Dubai: A group of Emirates REIT creditors has rejected a proposal to exchange $400 million of sukuk securities for new notes and said they have the numbers to block it.
In a statement on Wednesday, the certificate-holders said their position was communicated to the company and asked for a meeting the following day "to discuss the concerns of the Ad-Hoc Group and its requirements for the restructuring process." Rothschild & Co. and Clifford Chance are advising the group.
The creditors formed a so-called steering committee that includes several certificate-holders with large exposure to lead the talks with Emirates REIT, according to a separate document seen by Bloomberg. The steering committee consists of Aberdeen Standard Investments Ltd, GFH Financial Group, Sancta Capital, Shuaa Capital PSC and Oasis Management Co Ltd, the document showed.

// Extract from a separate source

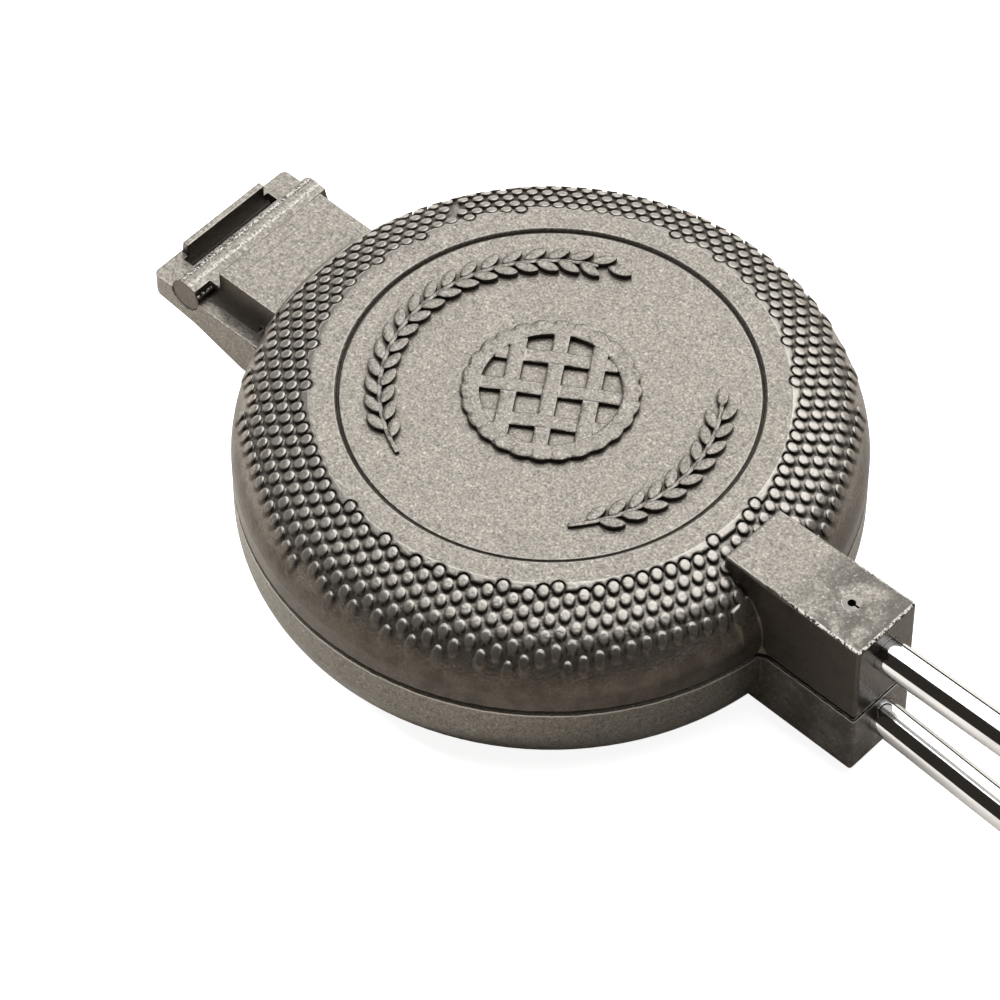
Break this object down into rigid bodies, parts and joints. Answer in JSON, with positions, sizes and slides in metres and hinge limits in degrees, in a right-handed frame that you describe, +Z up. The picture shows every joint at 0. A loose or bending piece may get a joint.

The Shariah-compliant real estate investment trust last week offered to exchange the unsecured sukuk securities due in 2022 for new secured notes maturing in 2024. Under the plan, the REIT's coupon payments would be deferred for a year and be paid at maturity. The existing sukuk's 5.125% rate is to be maintained.
The proposed transaction would represent "a material reduction in terms for lenders and is therefore viewed" as a distressed debt exchange, according to Fitch Ratings, which downgraded the Dubai-listed REIT to near-default status on Monday.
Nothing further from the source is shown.